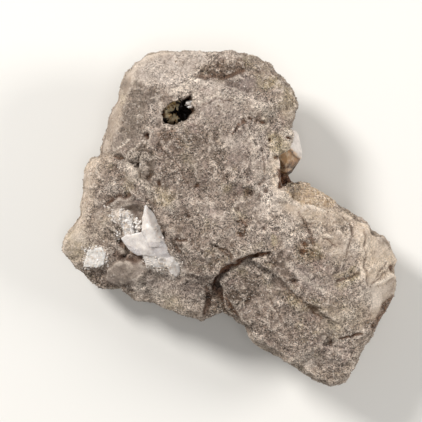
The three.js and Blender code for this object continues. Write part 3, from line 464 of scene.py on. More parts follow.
def eased(values, edges, rounds):
    """Each vertex drawn half way to the mean of its neighbours, a number of times."""
    a, b = edges[:, 0], edges[:, 1]
    count = len(values)
    degree = np.maximum(np.bincount(a, minlength=count) + np.bincount(b, minlength=count), 1)
    for _ in range(rounds):
        means = [(np.bincount(a, column[b], count) + np.bincount(b, column[a], count)) / degree
                 for column in values.T]
        values = 0.5 * values + 0.5 * np.stack(means, axis=1)
    return values


def unit(vectors):
    return vectors / np.maximum(np.linalg.norm(vectors, axis=1, keepdims=True), 1e-9)


def wave(points, size, seed):
    """Smooth noise with features of a size, from -1 to 1."""
    shifted = points / size + np.array([seed * 7.31, seed * -3.17, seed * 5.53])
    return np.array([noise.noise(p) for p in shifted])


def waves(points, size, seeds):
    """Noise of the same size for each seed, side by side: a way to wander."""
    return np.stack([wave(points, size, seed) for seed in seeds], axis=1)


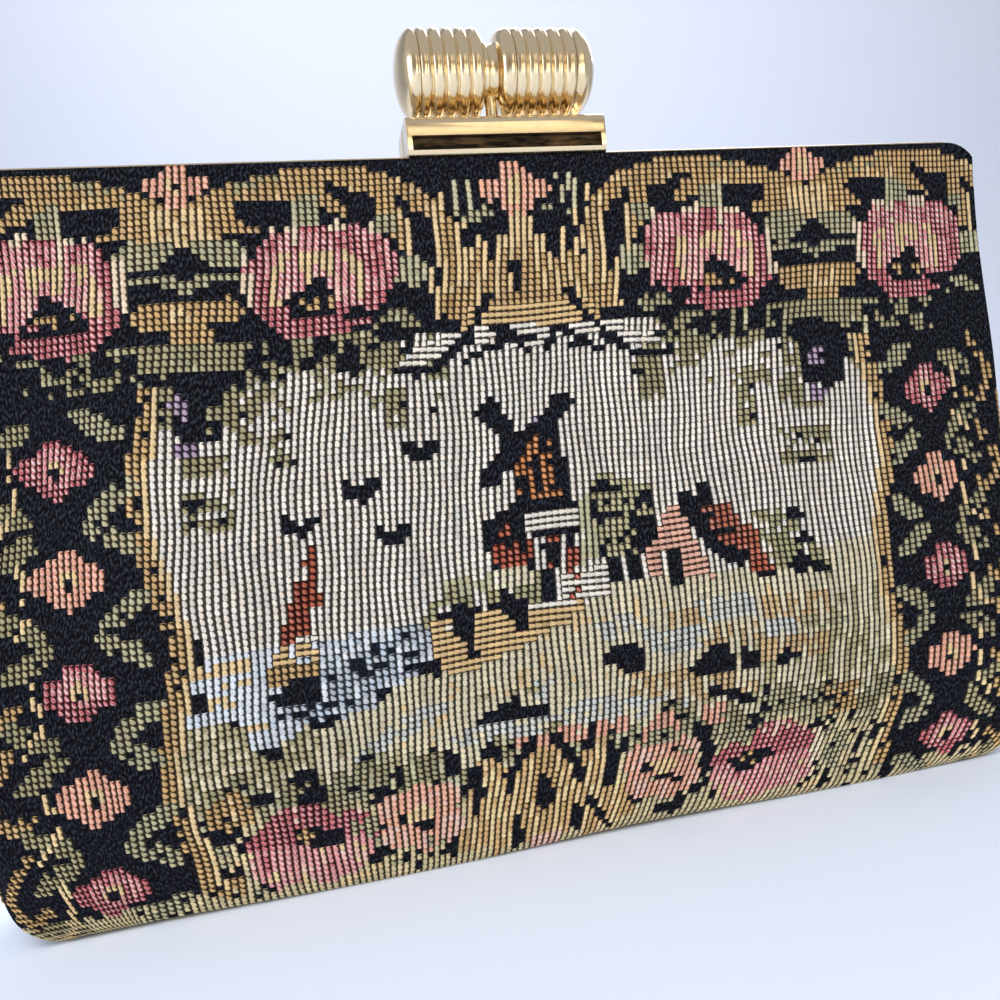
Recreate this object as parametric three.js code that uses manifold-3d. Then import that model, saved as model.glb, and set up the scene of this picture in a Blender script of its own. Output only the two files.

* _OBJECTIVE_
Return every entry exactly as given.

* _SOLUTION TO THIS TASK_
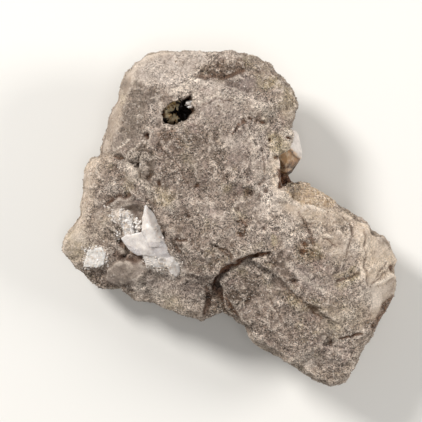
The three.js and Blender code for this object continues. Write part 3, from line 464 of scene.py on. More parts follow.
def eased(values, edges, rounds):
    """Each vertex drawn half way to the mean of its neighbours, a number of times."""
    a, b = edges[:, 0], edges[:, 1]
    count = len(values)
    degree = np.maximum(np.bincount(a, minlength=count) + np.bincount(b, minlength=count), 1)
    for _ in range(rounds):
        means = [(np.bincount(a, column[b], count) + np.bincount(b, column[a], count)) / degree
                 for column in values.T]
        values = 0.5 * values + 0.5 * np.stack(means, axis=1)
    return values


def unit(vectors):
    return vectors / np.maximum(np.linalg.norm(vectors, axis=1, keepdims=True), 1e-9)


def wave(points, size, seed):
    """Smooth noise with features of a size, from -1 to 1."""
    shifted = points / size + np.array([seed * 7.31, seed * -3.17, seed * 5.53])
    return np.array([noise.noise(p) for p in shifted])


def waves(points, size, seeds):
    """Noise of the same size for each seed, side by side: a way to wander."""
    return np.stack([wave(points, size, seed) for seed in seeds], axis=1)


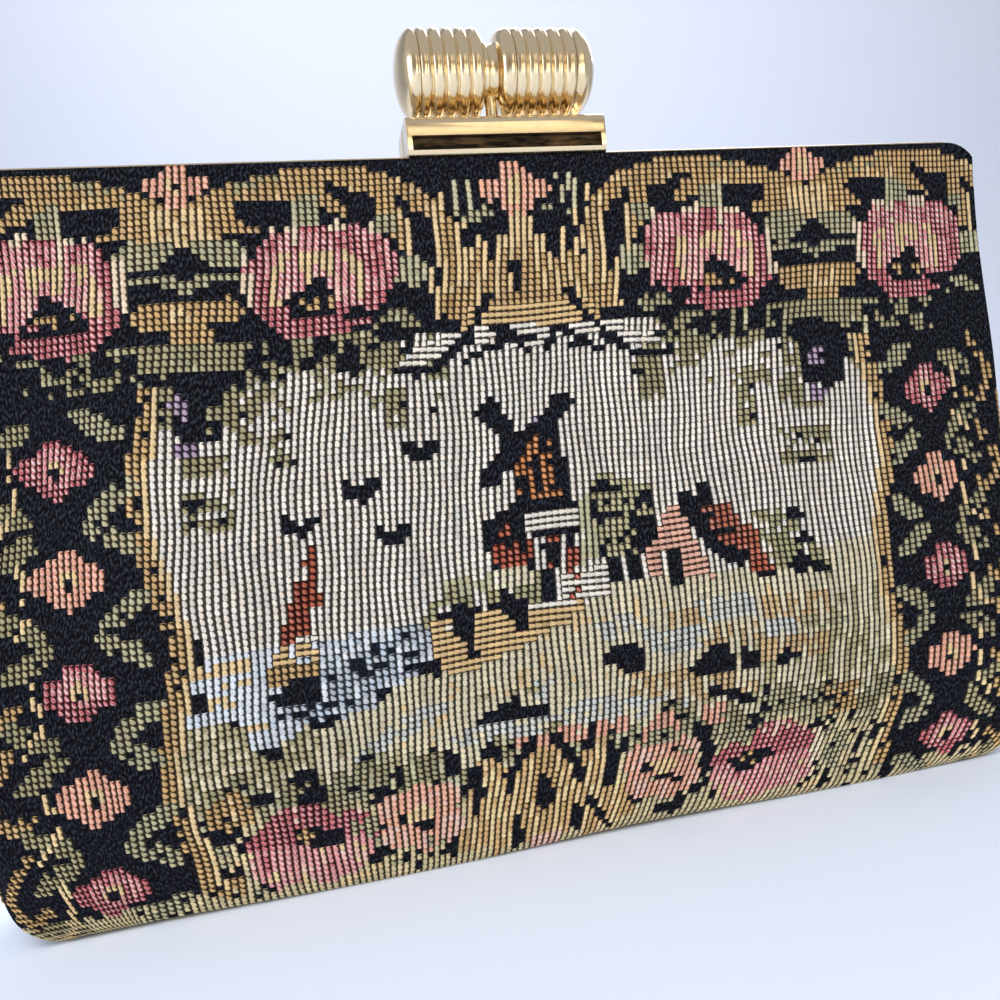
Recreate this object as parametric three.js code that uses manifold-3d. Then import that model, saved as model.glb, and set up the scene of this picture in a Blender script of its own. Output only the two files.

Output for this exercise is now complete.